This is where An-na and Ja-in come in.

An-na is part of the Emotion Engine Experiment. She agrees to have her brain implanted into a simulation where she relives the same scenario again and again which is loop as y’all know.
Her role is to demonstrate genuine human emotion, particularly maternal love, because nothing is more raw or instinctive than a mother’s love for a child.

Ja-in, the child, is technically “just a subject.” She is supposed to abandon him. She is meant to choose logic over emotion. But she doesn’t. She loves him like a real child — and that is the entire point of the experiment.

An-na is tested to see if she can:
• Form real emotional attachment
• Make moral choices
• Choose love even when logic and rules tell her not to

She fails thousands of times.

The drawings scattered throughout the movie are not random. They represent past loops of the simulation. Each drawing shows Ja-in remembering her words: “I’ll be back. Wait for me.”
That’s why he keeps hiding in the closet every time. That’s why he keeps drawing the helicopter scene — and why the drawings slowly get better and more detailed. He remembers. He learns. He feels.

When An-na once tells him, “Draw me with some color,” the drawings begin to change. This proves emotional memory exists — even inside a simulation.

Her shirt changing numbers shows how many times she has repeated the loop. Each number represents another failure. Another reset. In total, she is trapped for 13,499 attempts, spanning around five years from her perspective (or even longer depending on interpretation). Some theories place it closer to 21,499 days, roughly 58 years, emphasizing the unimaginable emotional weight of the experiment.

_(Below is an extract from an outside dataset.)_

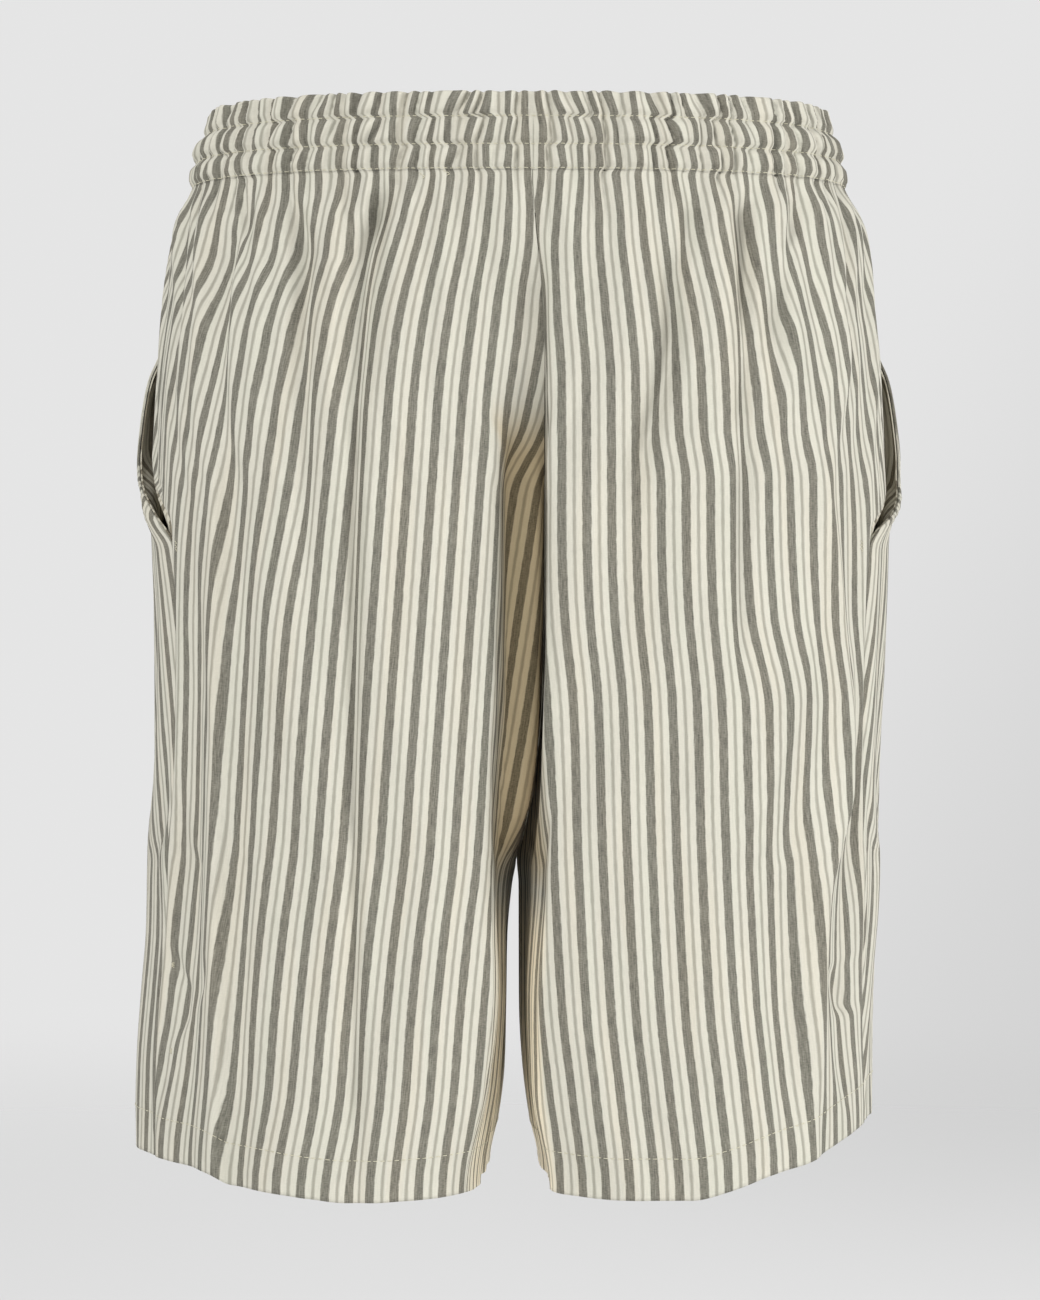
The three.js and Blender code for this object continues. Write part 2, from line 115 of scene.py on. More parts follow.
lamp("key", (-1.5, -2.2, 1.5), (0, 0, -0.22), 0.9, 42)
lamp("right side", (2.6, -0.9, 0.3), (0, 0, -0.25), 1.4, 44)
lamp("light off the floor", (0.1, -1.2, -0.93), (0, 0, -0.3), 1.4, 9)
lamp("light off the floor behind", (0, 0.8, -0.93), (0, 0, -0.35), 1.2, 10)
lamp("back of the room", (0.4, 2.6, 1.5), (0, 0, -0.2), 2.0, 16)

CAMERA_Z = -0.213
PICTURE_TALL, MOVED_DOWN = 1300, 50  # in pixels: the picture, and how far its view is moved
camera = bpy.data.objects.new("camera", bpy.data.cameras.new("camera"))
camera.location = (0.001, -1.8, CAMERA_Z)
camera.rotation_euler = (math.radians(90), 0, 0)
camera.data.lens = 103.8
camera.data.shift_y = -MOVED_DOWN / PICTURE_TALL
scene.collection.objects.link(camera)
scene.camera = camera

# The back panels: the two large pieces that make the seat and the backs of the legs, in a light
# plain-weave cotton with woven stripes. They are cut straight on the stripe, gathered into the
# waist, joined in the deep fold of the seat seam, and turned up at the hem.
RIM_Z, BAND_Z, HEM_Z = 17.5, -17.5, -485
HEM_DEPTH = 18.5
HEM_TOP = HEM_Z + HEM_DEPTH
SEAM = 0.3  # room left at a seam; at the middle seams the tables add as much again
CLOTH, HEM_CLOTH = 0.8, 1.9
LEG_X, SIDE_Y = 77, 5  # the middle of a leg's section
WAIST_SQUARE, LEG_SQUARE = 2.6, 2.3  # 2 is an ellipse, more is squarer
CORNER = 3  # how far the corners of a leg's section are rounded
STRIPE = 11.1  # one repeat of the stripe, across the cloth
SHADED, LIT = 1.3, 0.85  # a fold's shaded wall is flat and its lit one steep

# Where the cloth runs at each height: z, |x| of the widest point, depth of the back and of the
# front, y of the side seam, |x| where the back and front panels start, and y there.
COLUMNS = ("z", "side", "back", "front", "seam", "innerB", "innerF", "valleyB", "valleyF")
LEFT = (
    (17.5, 144.5, -98, 96, -5, -10, 0, -92, 92),
    (0, 151.5, -99.5, 97, -5, -10, 0, -92, 92),
    (-17.5, 154.5, -101, 98, -5, -10, 0, -95, 92),
    (-40, 162.5, -106, 100, -6, -11, 0, -99, 94),
    (-70, 168, -112, 103, -7, -12, 0, -98, 95),
    (-100, 172, -116.5, 105, -9, -12.2, 0, -104, 93),
    (-143, 174, -120, 106, -14, -12.2, 0, -91, 89),
    (-154, 174.3, -120.4, 106, -26, -12.2, 0, -87, 87),
    (-166, 174.7, -120.8, 106, -54, -12.2, 0, -82, 85),
    (-180, 175, -121, 106, -71, -12.2, 0, -80, 83),
    (-215, 174, -120, 105, -72, -12, 0, -72, 75),
    (-260, 173.6, -118, 103, -70, -11, 0.2, -56, 56),
    (-300, 174, -115, 102, -66, -7, 0.4, -35, 33),
    (-325, 175.3, -113, 101, -62, -2.4, 0.6, -15, 11),
    (-338, 175.6, -112.5, 101, -61, 0.85, 0.85, -3.15, -2.85),
    (-350, 175.8, -112, 100.5, -61, 2.8, 2.8, -3.15, -2.85),
    (-375, 176.3, -112, 100, -60, 5, 5, -3.15, -2.85),
    (-410, 178.8, -112, 100, -58, 5.6, 5.6, -3.15, -2.85),
    (-440, 181, -112, 100, -59, 6.4, 6.4, -3.15, -2.85),
    (-462, 182, -111, 100, -60, 9, 9, -3.15, -2.85),
    (-485, 182.4, -110, 100, -60, 13.4, 13.4, -3.15, -2.85),
)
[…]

The AI systems try to stop her ( mans with gun’s) They want to reset the simulation because the machine only activates when the subject reaches their version of emotional perfection. The world ends over and over because the simulation can run thousands of apocalyptic scenarios faster than real time.

The truth is:
An-na and Ja-in are already dead.
This is a machine using their memories to learn how human emotions work so it can create the next generation of “humans.”

In the end, An-na passes the test because she chooses love over logic.

Ja-in separating from her shows free will — something artificial intelligence cannot fake. When she is allowed to return to Earth, we see others who have also passed similar simulations. Humanity doesn’t survive because bodies are recreated — it survives because love was successfully learned.

The final message of the movie is clear:
Being human isn’t about being real or artificial.
It’s about love, memory, sacrifice, and the choices we make.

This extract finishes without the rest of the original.